The Colony’s ad campaign and trailers have focused on it’s two American stars in Laurence Fishburne and Bill Paxton to sell the film. Both actors do some workman-like performances which helps anchor the ensemble cast’s performance. It’s the cast’s performances that elevates The Colony above it’s SyFy counterparts and one of it’s few saving graces. The other being the filmmakers’ success in creating a sense of freezing isolation through the use of arctic-like location shoots and some very well-done CGI icy landscapes.

The horror part of the film comes from the so-called “other” survivors who have adjusted to the scarcity of food by turning on the only abundant source of nourishment left in a world where there are no more growing things. Yes, The Colony tries to revive that old horror staple of the late 70’s and early 80’s which we know of as the cannibal-subgenre.

Cannibal films never truly went away but they remained mostly in the very outer fringes of the horror scene. They tended to be quite awful affairs that went for extreme shocks to bring in the horror crowd, but that only works when there’s a semblance of a narrative to explain things. With The Colony the film does a good enough job to try and explain why some have turned to a diet of the so-called other “white meat”. To add a new wrinkle to these feral antagonists the filmmakers they decided to update them for the modern audiences by giving them free-running skills that makes them seem more than human once they enter the screen. If the film has any sort of lesson to impart it could be that eating “long pig” might just give one parkour-like abilities.

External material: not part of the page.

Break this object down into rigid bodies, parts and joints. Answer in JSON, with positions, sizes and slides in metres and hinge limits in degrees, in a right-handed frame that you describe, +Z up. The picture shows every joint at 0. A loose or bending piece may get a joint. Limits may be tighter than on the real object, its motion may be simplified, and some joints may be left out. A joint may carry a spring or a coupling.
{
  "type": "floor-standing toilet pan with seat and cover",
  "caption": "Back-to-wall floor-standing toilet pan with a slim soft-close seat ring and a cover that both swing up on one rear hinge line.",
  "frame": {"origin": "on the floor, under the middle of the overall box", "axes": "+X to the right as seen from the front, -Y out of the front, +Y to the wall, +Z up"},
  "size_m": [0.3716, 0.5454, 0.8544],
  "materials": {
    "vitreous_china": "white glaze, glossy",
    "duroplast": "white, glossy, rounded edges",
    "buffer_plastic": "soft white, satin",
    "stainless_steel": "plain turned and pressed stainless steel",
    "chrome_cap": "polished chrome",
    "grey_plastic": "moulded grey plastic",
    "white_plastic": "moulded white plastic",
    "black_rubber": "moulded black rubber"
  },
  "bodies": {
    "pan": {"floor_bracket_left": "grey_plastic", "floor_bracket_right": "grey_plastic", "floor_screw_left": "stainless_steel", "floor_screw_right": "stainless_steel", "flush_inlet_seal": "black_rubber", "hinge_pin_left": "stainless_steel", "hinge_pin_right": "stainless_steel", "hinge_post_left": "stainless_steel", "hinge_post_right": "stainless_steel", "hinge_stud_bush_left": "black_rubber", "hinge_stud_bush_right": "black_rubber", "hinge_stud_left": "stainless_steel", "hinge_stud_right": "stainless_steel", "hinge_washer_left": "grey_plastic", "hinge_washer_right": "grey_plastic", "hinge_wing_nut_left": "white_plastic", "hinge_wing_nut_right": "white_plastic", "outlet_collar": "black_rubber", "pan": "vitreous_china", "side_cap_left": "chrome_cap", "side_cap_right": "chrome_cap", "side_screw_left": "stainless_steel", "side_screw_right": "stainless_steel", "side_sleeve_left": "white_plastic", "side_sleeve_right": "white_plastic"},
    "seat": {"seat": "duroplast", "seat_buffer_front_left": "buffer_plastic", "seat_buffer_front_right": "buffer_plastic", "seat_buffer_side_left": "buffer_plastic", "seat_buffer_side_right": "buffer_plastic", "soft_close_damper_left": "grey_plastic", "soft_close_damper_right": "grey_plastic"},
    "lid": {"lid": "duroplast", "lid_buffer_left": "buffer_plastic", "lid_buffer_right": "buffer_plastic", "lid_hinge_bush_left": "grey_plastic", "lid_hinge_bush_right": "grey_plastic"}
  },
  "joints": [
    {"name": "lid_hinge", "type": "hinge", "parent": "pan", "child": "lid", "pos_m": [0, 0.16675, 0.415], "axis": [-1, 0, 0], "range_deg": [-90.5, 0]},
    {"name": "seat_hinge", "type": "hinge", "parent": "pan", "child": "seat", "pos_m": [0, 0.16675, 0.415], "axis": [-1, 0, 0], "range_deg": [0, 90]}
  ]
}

The Colony definitely tried to be one of those scifi-horror that wanted to elevate itself to something beyond it’s grindhouse and exploitation roots, but it’s trying to be somethng it wasn’t meant to be that became it’s biggest flaw. The set-up of an Ice Age created by man is a time-tested story and the reintroduction of the cannibal thread to the film’s storyline was ripe for a grandg uignol-like production that could’ve been done using practical effects. But the filmmakers tried to mimic the CGI-smorgasbord of the Roland Emmerich-style, but they just barely distinguished themselves from what amounted to be an enhanced SyFy-production.

It’s a film that has enough entertaining moments, but overall it was a nice try that that just failed short of it’s goals.